В начале жизни ребенка псюхе галлюцинаторным образом относится к объектам потребности и удовольствия, словно они порождаются им самим. Первичная мегаломания быстро уступает место признанию «еще чего-то», отвечающего за то, чтобы доставить ему переживание удовлетворения и удовольствия. С этого времени ребенок становится неутомимым ученым, исследующим источники удовольствия и способы избегать неудовольствия. С этой поры псюхе функционирует под управлением первичного процесса мышления; источники удовольствия и боли больше не порождаются им, а считаются всецело во власти Другого. Этот Другой может решать, будет ли субъект испытывать удовольствие и удовлетворение или же неудовольствие и боль. Все, что случается с младенцем, он понимает как «ее» желание. Мы можем уже проследить здесь первичные корни того, что может быть трансформировано психотическим мышлением в сексуальную фантазию о «влияющей машине» (Tausk, 1919), таинственном аппарате вне контроля субъекта, который вызывает сексуальные или ужасно болезненные ощущения.
Эта вера в волшебную власть Другого присутствует у многих неосексуальных творцов, хотя более здоровая часть псюхе сомневается в ней. Таким образом, аналитику часто доводится слышать заявления анализируемого, говорящего о собственных Эго-синтон-ных изобретениях: «Я — жертва проклятия», или «Это не я сам участвую в совершении этих действий — я как робот, заранее запрограммированный, ничего не могу с этим поделать». Ответственен Другой, а субъект освобожден от какого бы то ни было чувства личной вины или ответственности.
На самых ранних стадиях психической жизни каждый младенец отвечает тому, что мать, сознательно или бессознательно, хочет от него. Касториадис-Оланье (Castoriadis-Aulagnier, 1975) в своей глубокой книге о корнях психоза ссылается на постоянно «говорящую тень», которую каждая мать проецирует на маленькое физическое существо, своего ребенка.
«Мать просит это тельце, о котором она заботится, пеленает и кормит, чтобы оно постаралось подойти под фантазию-тень, которую она на него отбрасывает. Эта “тень”, которая является лишь частью ее сообщений ребенку, представляет собой для ее сознательного Эго то, что тело ребенка представляет собой для ее бессознательного; определенный образ бытия, определенные качества и будущее, желаемые бессознательно для этого ребенка... Таким образом, пожелания каждой матери своему ребенку неизбежно станут тем, чего ребенок будет просить и ожидать от нее».

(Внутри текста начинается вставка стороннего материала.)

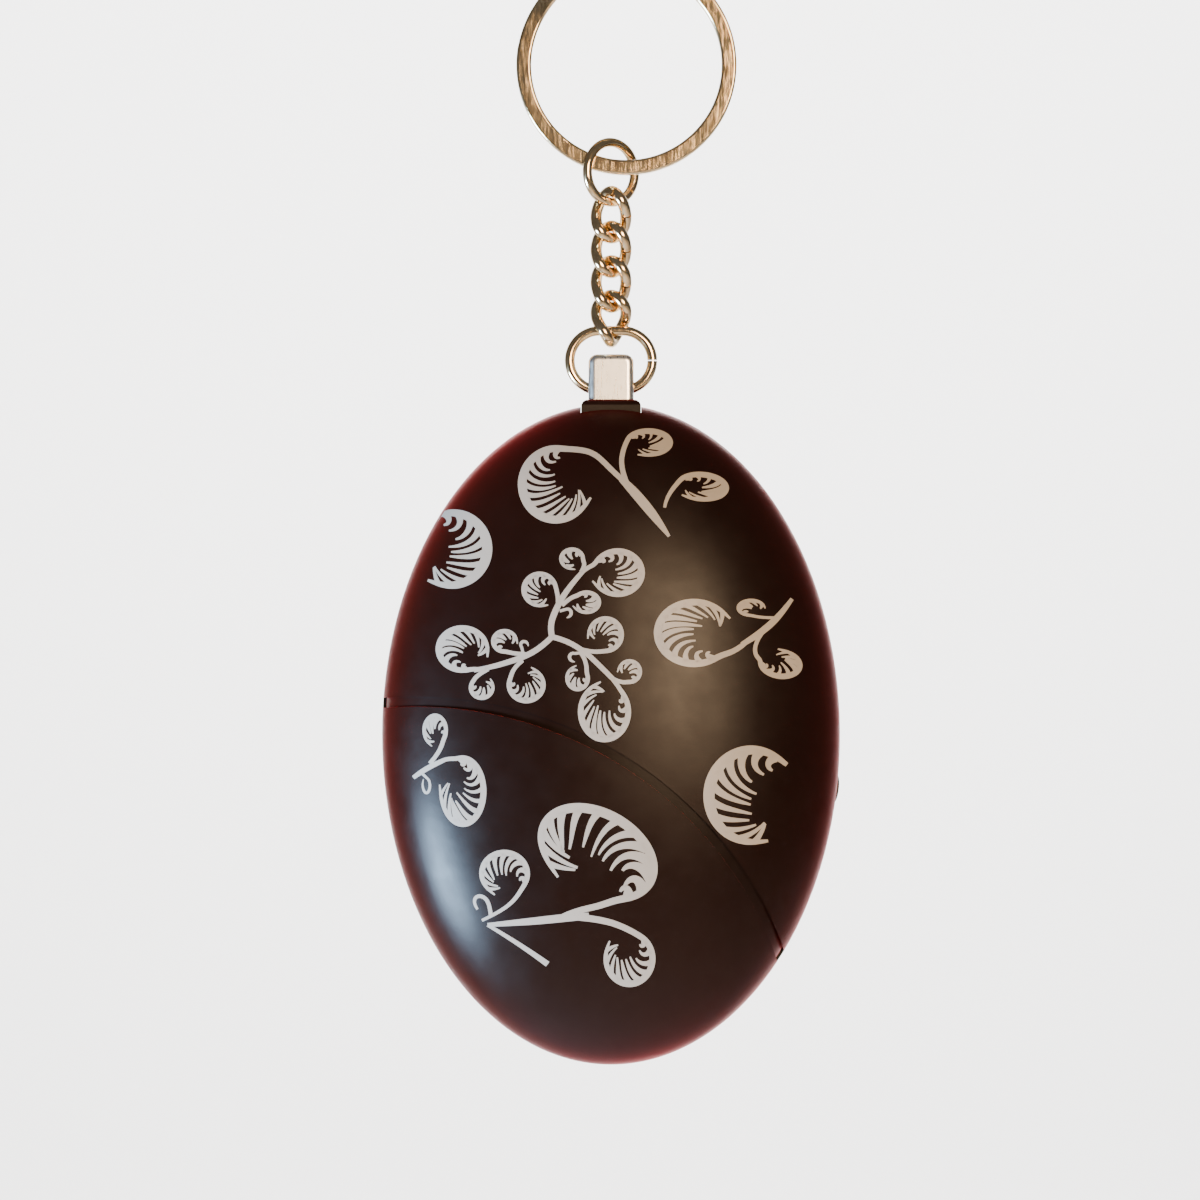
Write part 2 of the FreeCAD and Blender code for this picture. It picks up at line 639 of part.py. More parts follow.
# ---------------------------------------------------------------- side button and its switch
switch_x = 14.1
button_end = switch_x + 1.0
switch = body("tact_switch")
pad(switch, "XZ", [box_outline(switch_x - 3.4, switch_x, button_z - 2.2, button_z + 2.2)],
    board_back, button_y + 1.6)
pad(switch, "YZ", [(button_y, button_z, as_size(0.95))], switch_x - 0.7, switch_x + 1, "Pocket")
node(switch, "tact_switch")
plunger = body("tact_plunger")
pad(plunger, "YZ", [(button_y, button_z, as_size(0.9))], switch_x - 0.25, button_end)
node(plunger, "tact_plunger")
flange = rod("ButtonFlange", "X", button_across / 2 + 0.5, 0.6, x=button_end, y=button_y, z=button_z)
stem = common("ButtonStem", ellipsoid("ButtonDome", 0.35),
              rod("ButtonBar", "X", button_across / 2, 12, x=button_end, y=button_y, z=button_z))
node(fuse("LightButton", flange, stem), "light_button")

# ---------------------------------------------------------------- lamp
lamp_base = cell_z - cell_across / 2 - 0.6
led = turned("led_lamp", "Z", [(0, 0), (lamp_across / 2 + 0.3, 0), (lamp_across / 2 + 0.3, -0.8),
                               (lamp_across / 2, -0.8), (lamp_across / 2, -3.1),
                               (lamp_across * 0.43, -3.75), (lamp_across * 0.25, -4.3), (0, -4.5)])
node(led, "led_lamp", y=lamp_y, z=lamp_base)
lens = common("LampLens", outer, rod("LensBar", "Z", lamp_across / 2 + 0.1, 8, y=lamp_y, z=lamp_base - 12.55))
node(lens, "lamp_lens")


def lead(label, points, bend=0.9, radius=0.3):
    """An insulated wire: straight runs joined by bends."""
    points = [Vector(*point) for point in points]
    edges, start = [], points[0]
    for before, corner, after in zip(points, points[1:], points[2:]):
        back, ahead = (before - corner).normalize(), (after - corner).normalize()
        half = back.getAngle(ahead) / 2
        inset = bend / math.tan(half)
        middle = corner + (back + ahead).normalize() * (bend / math.sin(half) - bend)
        edges += [Part.makeLine(start, corner + back * inset),
                  Part.Arc(corner + back * inset, middle, corner + ahead * inset).toShape()]
        start = corner + ahead * inset
    edges.append(Part.makeLine(start, points[-1]))
    return feature(label, swept(Part.Wire(edges), radius), egg_z)


lamp_top = lamp_base.value
for i, side in enumerate((-1, 1)):
    x = side * 0.64
    lead(f"lamp_lead_{i + 1}", [(x, lamp_y.value, lamp_top), (x, lamp_y.value, lamp_top + 0.4),
                                (x, 5.0, lamp_top + 1.9), (x, 6.55, lamp_top + 5.7), (x, 6.55, -9.8),
                                (x, 2.4, -8.4), (x, 1.6, -6.6), (x, board_back.value, -6.6)], bend=0.5)
lead("siren_lead_red", [(-3.0, plate_front.value - 0.25, 0.0), (-3.0, 2.2, 0.0), (-3.0, 2.2, -2.4),
                        (-3.0, board_back.value, -2.4)])
lead("siren_lead_black", [(3.0, plate_front.value, -4.2), (3.0, 2.2, -4.2), (3.0, 2.2, -2.0),
                          (3.0, board_back.value, -2.0)])

# ---------------------------------------------------------------- cells, cradle and contacts
rim = 0.35
for i in range(3):
    start = cell_thick * (i - 1.5)
    cell = turned(f"button_cell_{i + 1}", "X", [(0, 0), (cell_across / 2 - rim, 0), (cell_across / 2, rim),
                                               (cell_across / 2, cell_thick - 1.2),
                                               (cell_across / 2 - 1.0, cell_thick - 0.5),
                                               (cell_across / 2 - 1.4, cell_thick), (0, cell_thick)])
    node(cell, f"button_cell_{i + 1}", x=start, z=cell_z)

stack = cell_thick * 1.5
cradle_block = common("CradleBlock", ellipsoid("CradleLimit", -wall - play),
                      block("CradleBox", (-stack - 1.9, stack + 3.5), (0.2, 7.4),
                            (cell_z - cell_across / 2 - 0.1, cell_z + cell_across / 2 + 0.1)))
groove_bar = rod("CradleGroove", "X", cell_across / 2 + 0.1, stack * 2 + 2.8, x=-stack - 0.45, z=cell_z)
wire_slot = block("WireSlot", (-1.3, 1.3), (6.15, 9), (cell_z - 8, cell_z + 8))
wire_in = block("WireIn", (-1.3, 1.3), (1.9, 9), (cell_z - 8, cell_z - 0.7))
wire_out = block("WireOut", (-1.3, 1.3), (2.0, 9), (cell_z + 3.8, cell_z + 8))
node(cut("BatteryCradle", cradle_block, fuse("CradleHoles", groove_bar, wire_slot, wire_in, wire_out)),
     "battery_cradle")

contact = body("battery_contact")
pad(contact, "YZ", [box_outline(-3, 4, cell_z - 3.5, cell_z + 3.5)], -stack - 0.4, -stack - 0.1)
pad(contact, "YZ", [(0, cell_z, as_size(1.4))], -stack - 0.15, -stack)
node(contact, "battery_contact")

turns, coil_radius, coil_wire = 3.0, 2.6, 0.25
spring_length = 1.95
points = []
for i in range(73):
    angle = 2 * math.pi * turns * i / 72
    points.append(Vector(stack.value + coil_wire + (spring_length - 2 * coil_wire) * i / 72,
                         coil_radius * math.cos(angle), cell_z.value + coil_radius * math.sin(angle)))
end_plate = Part.makeBox(0.3, 7.0, 7.0, Vector(stack.value + spring_length - 0.05, -3.0, cell_z.value - 3.5))
feature("battery_spring", swept(smooth(points), coil_wire).fuse(end_plate), egg_z)

# ---------------------------------------------------------------- check and export
doc.recompute()
for item in doc.Objects:
    if "Invalid" in item.State or "Error" in item.State:
        raise RuntimeError(f"{item.Label}: {item.State}")
for item in nodes:
    shape = item.Shape
    if shape.isNull() or not shape.isValid() or not shape.Solids:
        raise RuntimeError(f"{item.Label}: bad shape")
for item in nodes:
    item.Shape.exportStep(f"parts/{item.Label}.step")
    print(f"{item.Label:22s} {len(item.Shape.Solids)} solid  {item.Shape.Volume:9.2f} mm3")
print(len(nodes), "sub-parts")
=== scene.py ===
# %% [markdown]
# # An egg-shaped key-ring alarm
#
# The solids arrive finished: a flat plastic egg in two shells with a battery cover, a pull pin in its
# top, and a little chain of rings. This lesson gives them their looks. It prints feathered scrolls on
# the front, dresses every part in a material of its own, and lights the egg on a pale sweep.
# Everything is in metres, in the frame the solids came in, with the front of the egg towards -Y.

# %% Load the solids
import json
import math

import bmesh
import bpy
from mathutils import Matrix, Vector


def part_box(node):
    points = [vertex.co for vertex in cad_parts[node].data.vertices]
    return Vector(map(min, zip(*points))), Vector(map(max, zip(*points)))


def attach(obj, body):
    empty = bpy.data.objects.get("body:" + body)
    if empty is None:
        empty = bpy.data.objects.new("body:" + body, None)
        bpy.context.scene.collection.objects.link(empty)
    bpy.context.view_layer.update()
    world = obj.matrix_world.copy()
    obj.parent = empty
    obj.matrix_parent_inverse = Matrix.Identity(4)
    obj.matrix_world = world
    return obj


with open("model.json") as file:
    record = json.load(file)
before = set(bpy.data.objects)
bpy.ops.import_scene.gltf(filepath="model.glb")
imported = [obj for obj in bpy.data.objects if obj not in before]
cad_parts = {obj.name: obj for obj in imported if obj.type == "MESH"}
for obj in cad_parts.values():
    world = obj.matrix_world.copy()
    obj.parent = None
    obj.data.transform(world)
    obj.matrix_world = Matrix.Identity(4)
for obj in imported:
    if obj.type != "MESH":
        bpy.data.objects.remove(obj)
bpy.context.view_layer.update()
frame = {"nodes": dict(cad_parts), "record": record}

# %% [markdown]
# ## The egg's own surface
#
# The shells are an ellipsoid. Its centre and half sizes are read from the parts' boxes rather than
# typed in, so that the print stays on the shell if the egg ever changes size.

# %% Measure the egg
MM = 0.001
EGG_HEIGHT, EGG_WIDTH = 60.0, 41.6                      # the proportion of the ellipsoid
FRONT_FACE = 0.98                                       # how near the parting line the print may come


def joint_box(*names):
    """Lowest and highest corner of several parts together."""
    boxes = [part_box(name) for name in names]
    low = Vector([min(b[0][i] for b in boxes) for i in range(3)])
    high = Vector([max(b[1][i] for b in boxes) for i in range(3)])
    return low, high


egg_low, egg_high = joint_box("front_shell", "rear_shell", "battery_cover")
half_width = (egg_high.x - egg_low.x) / 2
half_depth = (egg_high.y - egg_low.y) / 2
half_height = half_width * EGG_HEIGHT / EGG_WIDTH       # measured by width: the socket cuts off the top
egg_centre = Vector((0, 0, egg_low.z + half_height))
print("egg half sizes, mm:", [round(v / MM, 2) for v in (half_width, half_depth, half_height)])


def egg_normal(spot):
    """The outward normal of the egg at a point on it."""
    x, y, z = spot - egg_centre
    return Vector((x / half_width ** 2, y / half_depth ** 2, z / half_height ** 2)).normalized()


def on_egg(x, z, lift):
    """The point in front of (x, z) on the egg's surface, moved out by lift along the surface's normal.
    x and z are measured from the egg's centre."""
    reach = (x / half_width) ** 2 + (z / half_height) ** 2
    if reach > FRONT_FACE:
        x, z = x * math.sqrt(FRONT_FACE / reach), z * math.sqrt(FRONT_FACE / reach)
        reach = FRONT_FACE
    spot = egg_centre + Vector((x, -half_depth * math.sqrt(1 - reach), z))
    return spot + egg_normal(spot) * lift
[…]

Мать может выставлять неподобающие и несправедливые требования к телу и разуму своего ребенка, не осознавая этого. Одна из моих пациенток часто ставила своим трем детям, с младенчества, клизмы (см. главу 4), не потому что видела в этом физиологическую необходимость, а чтобы избавиться от нестерпимого чувства, что она сама «грязная». Точно так же ребенок может стать контрфобийным объектом, защищающим мать от тревоги или депрессивных состояний. Роберт Столлер, в своем исчерпывающем исследовании (Stoller, 1968) проблем половой и гендерной идентичности выдвинул гипотезу, что матери лиц с сексуальной девиацией вполне могли использовать своих детей в качестве переходного объекта. Сообщения матери пропитаны ее собственной психологической позицией, которая передается ребенку, так как это она дает ему слова для зон и функций тела, и она одна может научить ребенка называть и узнавать различные аффективные состояния. Она выносит окончательный приговор, какие мысли допустимы и позволительны, а какие — «немыслимы». Таким образом, мать легко может передать своему ребенку хрупкий, лишенный эротизма, отчужденный или искалеченный образ тела.
Клинические наблюдения подтверждают, что дети, ставшие сексуально девиантными взрослыми, создали свой эротический театр как баррикаду против поврежденного телесного образа и против утраты репрезентации тела как целого, а с нею — утраты связного чувства Эго-идентичности. Таким образом, они избегают опасности чувствовать свое тело и его сексуальность психотически, то есть, считать тело неуправляемым объектом, потому что оно находится во власти кого-то другого. Неосексуальные творения предлагают то, что в своей основе является бредовой теорией человеческой сексуальности и источников сексуального желания, которой может распоряжаться сам субъект, и в которой он (или она) чуточку сомневается. Уверенность, которая сопровождает психотическое убеждение, в целом отсутствует, или, по крайней мере, отрицается другой частью личности.